──────── SOURCE MATERIAL ────────

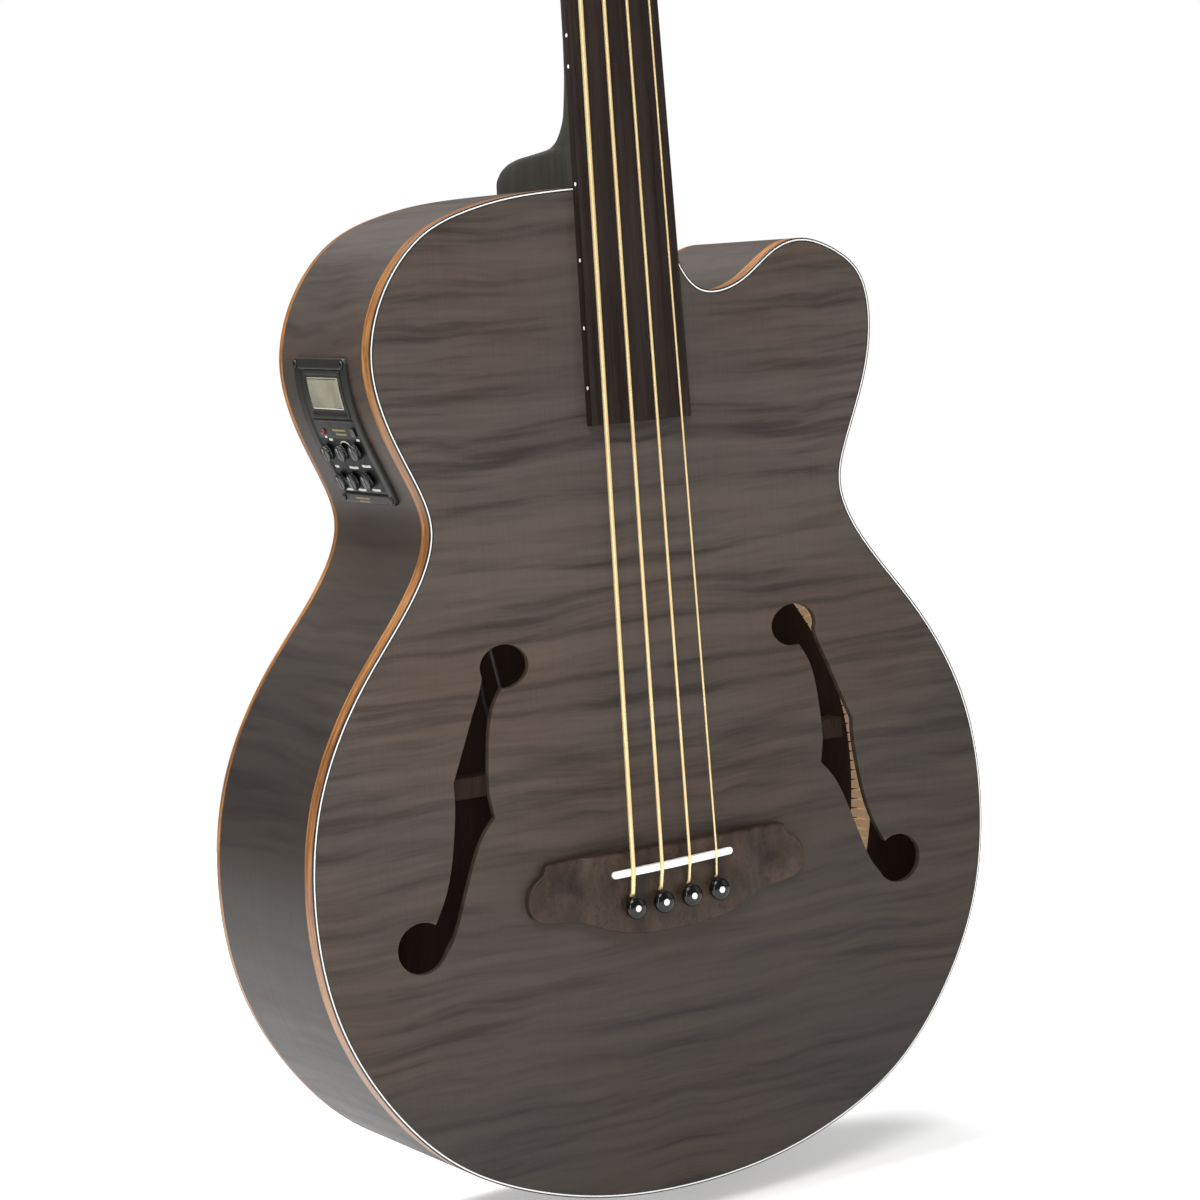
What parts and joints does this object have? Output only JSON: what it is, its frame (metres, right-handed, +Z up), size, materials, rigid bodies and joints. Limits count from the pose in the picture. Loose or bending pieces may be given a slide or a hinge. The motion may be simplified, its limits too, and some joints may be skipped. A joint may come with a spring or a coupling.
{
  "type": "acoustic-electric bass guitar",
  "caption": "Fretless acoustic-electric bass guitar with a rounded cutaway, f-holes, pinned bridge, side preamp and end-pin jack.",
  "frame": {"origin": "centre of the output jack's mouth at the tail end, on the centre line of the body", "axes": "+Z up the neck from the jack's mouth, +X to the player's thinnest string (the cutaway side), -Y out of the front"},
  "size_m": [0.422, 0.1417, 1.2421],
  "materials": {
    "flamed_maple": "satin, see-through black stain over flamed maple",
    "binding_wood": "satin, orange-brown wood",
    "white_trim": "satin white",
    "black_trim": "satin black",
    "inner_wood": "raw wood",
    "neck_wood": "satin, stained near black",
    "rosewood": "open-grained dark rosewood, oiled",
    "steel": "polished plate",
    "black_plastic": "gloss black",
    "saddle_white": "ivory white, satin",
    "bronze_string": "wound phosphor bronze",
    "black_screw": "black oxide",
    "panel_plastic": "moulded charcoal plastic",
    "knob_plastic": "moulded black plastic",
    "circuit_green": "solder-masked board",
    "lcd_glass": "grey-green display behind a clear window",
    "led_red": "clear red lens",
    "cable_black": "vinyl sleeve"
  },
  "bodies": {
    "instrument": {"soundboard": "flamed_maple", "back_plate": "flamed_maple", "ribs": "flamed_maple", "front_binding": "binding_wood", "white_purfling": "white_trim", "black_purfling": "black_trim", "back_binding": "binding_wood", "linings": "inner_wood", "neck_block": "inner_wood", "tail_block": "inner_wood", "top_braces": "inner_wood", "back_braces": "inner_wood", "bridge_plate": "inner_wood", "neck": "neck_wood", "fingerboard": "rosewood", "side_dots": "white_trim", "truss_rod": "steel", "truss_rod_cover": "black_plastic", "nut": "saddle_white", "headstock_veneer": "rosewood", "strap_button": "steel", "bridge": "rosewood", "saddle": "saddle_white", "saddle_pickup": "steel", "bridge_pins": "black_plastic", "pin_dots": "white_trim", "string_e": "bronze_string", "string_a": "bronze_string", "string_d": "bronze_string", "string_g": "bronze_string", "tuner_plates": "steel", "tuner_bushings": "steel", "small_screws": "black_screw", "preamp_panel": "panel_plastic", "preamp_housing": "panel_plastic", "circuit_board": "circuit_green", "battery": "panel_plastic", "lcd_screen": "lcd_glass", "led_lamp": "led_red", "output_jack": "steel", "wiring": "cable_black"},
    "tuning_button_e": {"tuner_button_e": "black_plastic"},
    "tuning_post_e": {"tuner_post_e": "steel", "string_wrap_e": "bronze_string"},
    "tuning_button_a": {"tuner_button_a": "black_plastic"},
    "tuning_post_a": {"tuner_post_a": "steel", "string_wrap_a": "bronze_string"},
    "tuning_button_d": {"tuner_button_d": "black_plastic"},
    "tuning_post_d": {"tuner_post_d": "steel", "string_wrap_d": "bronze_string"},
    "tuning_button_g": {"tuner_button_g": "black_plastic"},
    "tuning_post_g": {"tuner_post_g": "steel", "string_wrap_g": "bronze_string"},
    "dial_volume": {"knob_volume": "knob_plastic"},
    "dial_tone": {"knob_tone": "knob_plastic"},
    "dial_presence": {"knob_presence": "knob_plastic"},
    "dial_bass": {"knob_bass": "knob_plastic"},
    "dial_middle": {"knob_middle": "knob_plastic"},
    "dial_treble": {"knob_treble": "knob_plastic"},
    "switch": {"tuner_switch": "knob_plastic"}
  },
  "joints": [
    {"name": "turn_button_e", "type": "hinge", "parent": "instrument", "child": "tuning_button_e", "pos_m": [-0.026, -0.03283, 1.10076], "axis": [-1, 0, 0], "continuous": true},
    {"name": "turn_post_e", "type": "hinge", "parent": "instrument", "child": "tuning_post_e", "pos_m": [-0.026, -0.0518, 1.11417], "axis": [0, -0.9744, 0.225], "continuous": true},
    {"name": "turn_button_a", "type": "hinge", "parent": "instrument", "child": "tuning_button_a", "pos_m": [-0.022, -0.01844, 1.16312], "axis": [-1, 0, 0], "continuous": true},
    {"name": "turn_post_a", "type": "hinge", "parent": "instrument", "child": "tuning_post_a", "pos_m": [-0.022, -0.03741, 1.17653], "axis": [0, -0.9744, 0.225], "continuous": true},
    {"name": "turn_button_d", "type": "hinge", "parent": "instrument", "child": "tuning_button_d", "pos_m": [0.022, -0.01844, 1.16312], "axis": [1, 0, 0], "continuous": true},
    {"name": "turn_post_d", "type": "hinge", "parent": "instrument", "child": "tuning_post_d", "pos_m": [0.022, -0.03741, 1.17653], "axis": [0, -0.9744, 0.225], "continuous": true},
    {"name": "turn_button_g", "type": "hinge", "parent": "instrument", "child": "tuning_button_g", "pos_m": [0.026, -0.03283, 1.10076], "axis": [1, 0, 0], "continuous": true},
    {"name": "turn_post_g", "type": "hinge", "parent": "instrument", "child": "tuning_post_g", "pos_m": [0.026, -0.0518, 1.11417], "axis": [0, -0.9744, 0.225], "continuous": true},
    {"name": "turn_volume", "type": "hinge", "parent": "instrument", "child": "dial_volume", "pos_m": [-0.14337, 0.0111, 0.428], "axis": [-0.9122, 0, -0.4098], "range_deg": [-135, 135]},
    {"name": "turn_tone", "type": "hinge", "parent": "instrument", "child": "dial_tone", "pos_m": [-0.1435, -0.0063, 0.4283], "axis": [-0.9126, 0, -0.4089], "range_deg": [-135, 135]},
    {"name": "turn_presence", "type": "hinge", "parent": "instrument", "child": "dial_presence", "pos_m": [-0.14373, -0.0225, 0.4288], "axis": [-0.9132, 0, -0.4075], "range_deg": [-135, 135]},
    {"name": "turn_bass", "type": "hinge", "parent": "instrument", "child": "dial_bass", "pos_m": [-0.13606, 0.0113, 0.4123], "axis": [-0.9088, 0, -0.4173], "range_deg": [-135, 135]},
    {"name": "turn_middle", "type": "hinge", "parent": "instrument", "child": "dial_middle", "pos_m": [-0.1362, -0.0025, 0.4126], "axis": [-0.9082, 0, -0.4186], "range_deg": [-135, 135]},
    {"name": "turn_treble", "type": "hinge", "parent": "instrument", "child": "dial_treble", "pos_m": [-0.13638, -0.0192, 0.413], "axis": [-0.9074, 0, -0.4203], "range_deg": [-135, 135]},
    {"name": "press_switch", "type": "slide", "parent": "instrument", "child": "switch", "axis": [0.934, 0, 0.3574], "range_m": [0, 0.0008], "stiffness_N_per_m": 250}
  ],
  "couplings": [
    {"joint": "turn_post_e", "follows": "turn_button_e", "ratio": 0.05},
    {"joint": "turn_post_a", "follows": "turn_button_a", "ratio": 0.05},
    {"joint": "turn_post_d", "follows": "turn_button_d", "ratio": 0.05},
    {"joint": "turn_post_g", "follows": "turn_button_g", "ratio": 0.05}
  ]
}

────────

INSTRUCTIONS FOR THE TASK:
Extract each line from the listing that holds the word "slide".

THE ANSWER:
What parts and joints does this object have? Output only JSON: what it is, its frame (metres, right-handed, +Z up), size, materials, rigid bodies and joints. Limits count from the pose in the picture. Loose or bending pieces may be given a slide or a hinge. The motion may be simplified, its limits too, and some joints may be skipped. A joint may come with a spring or a coupling.
    {"name": "press_switch", "type": "slide", "parent": "instrument", "child": "switch", "axis": [0.934, 0, 0.3574], "range_m": [0, 0.0008], "stiffness_N_per_m": 250}